Provided information –
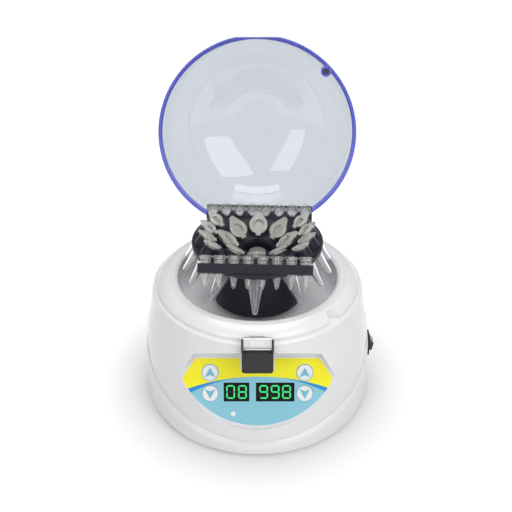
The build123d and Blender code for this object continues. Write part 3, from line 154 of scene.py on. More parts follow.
# Tube strips: the first five sizes are radii, and cone and length go down from the cap's top
STRIP_TUBE = {"cap": 3.95, "well": 2.3, "neck": 3.4, "body": 3.1, "tip": 1.3, "cone": 9.7, "length": 20.7}
STRIP_COUNT = 8
STRIP_PITCH = 9.0
STRIP_OFFSETS = [(i - (STRIP_COUNT - 1) / 2) * STRIP_PITCH for i in range(STRIP_COUNT)]
STRIP_WALL = 0.6
STRIP_SIDES = 40

# Where tubes hang: distance of the cap's centre from the rotor's axis, its height, and the tilt
ROTOR_TURN = radians(-2.2)
LARGE_TILT = radians(38.0)
SMALL_TILT = radians(34.5)
LARGE_HANG = (18.0, 120.0, LARGE_TILT)
SMALL_HANG = (31.5, 125.0, SMALL_TILT)
STRIP_HANG = (30.0, 125.0, LARGE_TILT)
LARGE_ANGLES = [radians(45.0 * i) for i in range(8)]
SMALL_STEP = 20.0
SMALL_ANGLES = [radians(side + step * SMALL_STEP) for side in (0, 180) for step in (-1.5, -0.5, 0.5, 1.5)]

# Socket at the back
JACK_Z = 15.0
JACK_BORE_R = 2.85

# Camera worked out from the photograph's outlines
CAMERA_PLACE = (-0.95, -527.9, 444.2)
CAMERA_PITCH = radians(57.36)
CAMERA_LENS = 66.49
CAMERA_SENSOR = 36.0

# Lamps, in metres: place, sides and share of the lamp power
LAMP_TARGET = (0.0, 0.0, 0.09)
LAMPS = {
    "right_lamp": ((0.45, -0.70, 0.65), (0.68, 0.8), 1.0),
    "left_lamp": ((-0.43, -0.75, 0.54), (0.38, 0.72), 0.45),
    "top_lamp": ((0.0, 0.1, 1.1), (0.8, 0.8), 1.3),
}

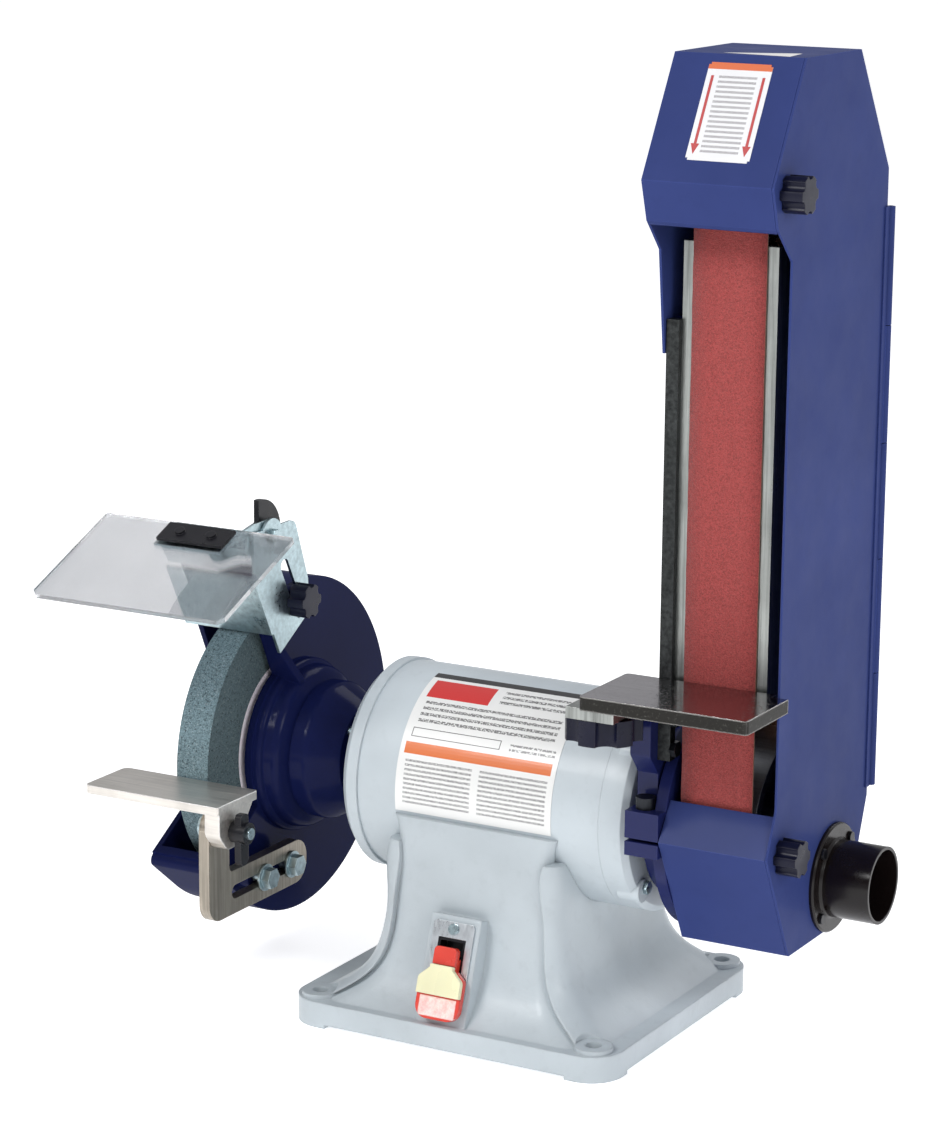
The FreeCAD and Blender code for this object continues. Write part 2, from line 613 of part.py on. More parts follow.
def make_pedestal():
    plate = profile("BasePlate", "XY_Plane", rounded_rectangle("base_half_x", "base_half_y", "base_round"),
                    "base_high")
    neck = lofted("Neck", NECK)
    ridges = cut("CornerRidges", lofted("Ridges", RIDGES), lofted("Panels", PANELS))
    hollow = lofted("Hollow", HOLLOW)
    bosses, holes = [], []
    seat = "base_high + bolt_boss"
    for index, middle in enumerate(corners_of("lug_x", "lug_y")):
        bosses.append(rod("BoltBoss%d" % index, "bolt_boss_r", "base_high - 1", "base_high + bolt_boss",
                          middle, "z"))
        holes.append(rod("BoltHole%d" % index, "bolt_r", "0 - past", seat + " + past", middle, "z"))
        holes.append(rod("BoltSeat%d" % index, "bolt_boss_r - 1", seat, seat + " + 40", middle, "z"))
    switch_boss = block("SwitchBoss", ("0", "0", "0"), ("boss_wide", "boss_deep", "boss_low + boss_top"))
    lean(switch_boss, ("switch_x - boss_wide / 2", "switch_y - boss_low * sin(lean)",
                       "switch_z - boss_low * cos(lean)"), "0 - lean")
    gland_boss = rod("GlandBoss", "gland_boss_r", "60", "gland_boss_end", ("gland_x", "gland_z"), "y")
    body = fuse("PedestalBody", plate, neck, ridges, switch_boss, gland_boss, *bosses)

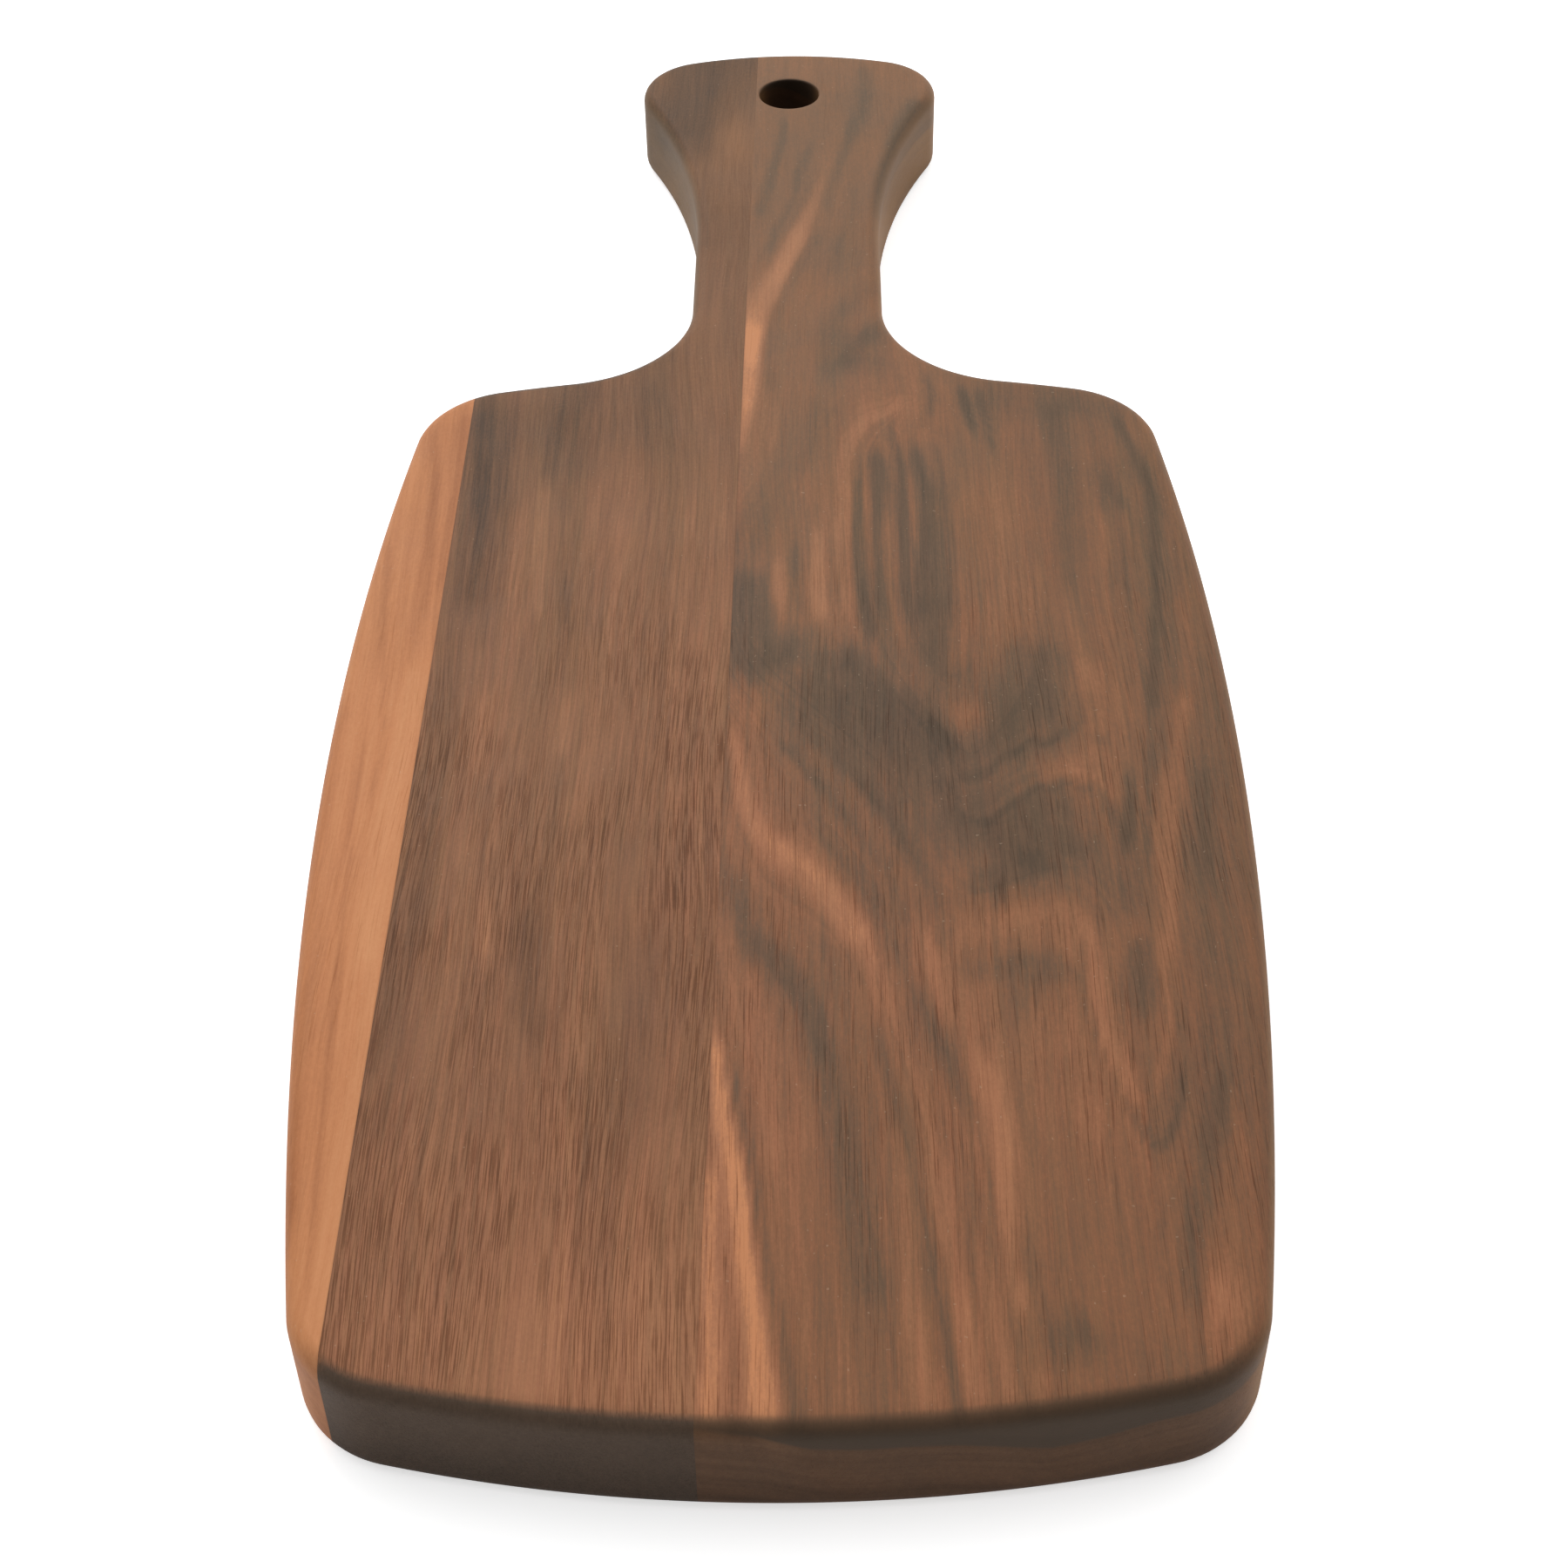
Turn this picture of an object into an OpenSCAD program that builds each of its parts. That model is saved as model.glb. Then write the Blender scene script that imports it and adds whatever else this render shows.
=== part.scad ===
/* [Body] */
// Overall length, from the front edge to the end of the handle
board_l = 440; // [410:1:480]
// Greatest width of the body
body_w = 178; // [165:1:195]
// Thickness of the glued-up panel
board_t = 22; // [16:0.5:30]
// Length of the body, from the front edge to the crown of the shoulders
body_l = 285.5; // [275:0.5:300]
// Distance from the front edge to the widest place of the body
widest_y = 159; // [135:1:185]

/* [Body curves] */
// Radius of the bowed front edge
front_r = 285; // [230:1:500]
// Radius of the bowed long sides
side_r = 842; // [600:1:1400]
// Radius of the crowned shoulders
shoulder_r = 298; // [240:1:500]
// Radius of the two front corners
front_corner_r = 19.4; // [17:0.1:30]
// Radius of the two shoulder corners
shoulder_corner_r = 22.4; // [17:0.1:30]

/* [Handle] */
// Width of the handle at its narrowest place
neck_w = 45.4; // [38:0.1:54]
// Radius of the sweep from a shoulder into the handle
fillet_r = 32; // [22:0.5:38]
// Radius of the hollow that widens the handle towards its end
waist_r = 165; // [130:1:200]
// Greatest width of the handle, near its end
handle_w = 78.4; // [70:0.1:88]
// Radius of the bowed end of the handle
end_r = 94.5; // [75:0.5:200]
// Radius of the two corners at the end of the handle
end_corner_r = 17.2; // [16:0.1:24]

/* [Edges and hole] */
// Radius of the round along the top and bottom edges
edge_r = 3; // [1:0.1:5]
// Diameter of the hanging hole
hole_d = 15.8; // [8:0.1:18]
// Distance from the end of the handle to the centre of the hanging hole
hole_inset = 23.6; // [20:0.1:30]
// Radius of the ease round each rim of the hanging hole
rim_r = 0.6; // [0.4:0.1:1]

/* [Staves] */
// Greatest width of the pale stave on the left
pale_w = 17.8; // [15:0.1:30]
// Wood left between the eased mouth of the hanging hole and the seam beside it
hole_web = 0.3; // [0.2:0.1:3]
// How much further left that seam stands at the front edge than at the end of the handle
seam_lean = 4; // [0:0.5:8]

/* [Hidden] */

pale_colour = [0.76, 0.53, 0.36];
centre_colour = [0.49, 0.35, 0.27];
figured_colour = [0.45, 0.32, 0.24];

// How far a cutting shape runs past what it cuts
overrun = 5;
// Flats along each kind of arc of the outline, and across each rounded edge
corner_steps = 8;
hollow_steps = 10;
long_steps = 14;
short_steps = 5;
edge_steps = 4;
round_fn = 96;

// Centre of an arc that touches two others from the inside: it lies where two circles
// meet that run parallel to them. The side is 1 or -1, for one or the other meeting place.
function corner_centre(first_c, first_r, second_c, second_r, corner_r, side) =
    let (
        near_r = first_r - corner_r,
        far_r = second_r - corner_r,
        span_vector = second_c - first_c,
        span = norm(span_vector),
        along = (near_r * near_r - far_r * far_r + span * span) / (2 * span),
        across = sqrt(near_r * near_r - along * along)
    )
    first_c + (along * span_vector + side * across * [-span_vector.y, span_vector.x]) / span;

function bearing(from, to) = atan2(to.y - from.y, to.x - from.x);

// Height of a right triangle from its long side and its base
function upright(long_side, base) = sqrt(long_side * long_side - base * base);

// Centres of the arcs of the right half of the outline, with the front edge at y = 0
front_c = [0, front_r];
side_c = [body_w / 2 - side_r, widest_y];
shoulder_c = [0, body_l - shoulder_r];
end_c = [0, board_l - end_r];
front_corner_c = corner_centre(front_c, front_r, side_c, side_r, front_corner_r, 1);
shoulder_corner_c = corner_centre(shoulder_c, shoulder_r, side_c, side_r, shoulder_corner_r, -1);
fillet_x = neck_w / 2 + fillet_r;
fillet_c = [fillet_x, shoulder_c.y + upright(shoulder_r + fillet_r, fillet_x)];
end_corner_x = handle_w / 2 - end_corner_r;
end_corner_c = [end_corner_x, end_c.y + upright(end_r - end_corner_r, end_corner_x)];
waist_x = neck_w / 2 + waist_r;
waist_c = [waist_x, end_corner_c.y - upright(waist_r + end_corner_r, waist_x - end_corner_x)];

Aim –
Quote only the stretch of lines that starts the data above and ends with the line containing "CAMERA_SENSOR = 36.0", both included.

Output of the exercise –
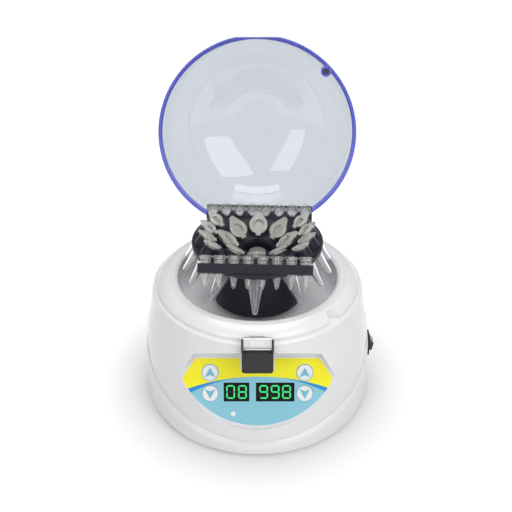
The build123d and Blender code for this object continues. Write part 3, from line 154 of scene.py on. More parts follow.
# Tube strips: the first five sizes are radii, and cone and length go down from the cap's top
STRIP_TUBE = {"cap": 3.95, "well": 2.3, "neck": 3.4, "body": 3.1, "tip": 1.3, "cone": 9.7, "length": 20.7}
STRIP_COUNT = 8
STRIP_PITCH = 9.0
STRIP_OFFSETS = [(i - (STRIP_COUNT - 1) / 2) * STRIP_PITCH for i in range(STRIP_COUNT)]
STRIP_WALL = 0.6
STRIP_SIDES = 40

# Where tubes hang: distance of the cap's centre from the rotor's axis, its height, and the tilt
ROTOR_TURN = radians(-2.2)
LARGE_TILT = radians(38.0)
SMALL_TILT = radians(34.5)
LARGE_HANG = (18.0, 120.0, LARGE_TILT)
SMALL_HANG = (31.5, 125.0, SMALL_TILT)
STRIP_HANG = (30.0, 125.0, LARGE_TILT)
LARGE_ANGLES = [radians(45.0 * i) for i in range(8)]
SMALL_STEP = 20.0
SMALL_ANGLES = [radians(side + step * SMALL_STEP) for side in (0, 180) for step in (-1.5, -0.5, 0.5, 1.5)]

# Socket at the back
JACK_Z = 15.0
JACK_BORE_R = 2.85

# Camera worked out from the photograph's outlines
CAMERA_PLACE = (-0.95, -527.9, 444.2)
CAMERA_PITCH = radians(57.36)
CAMERA_LENS = 66.49
CAMERA_SENSOR = 36.0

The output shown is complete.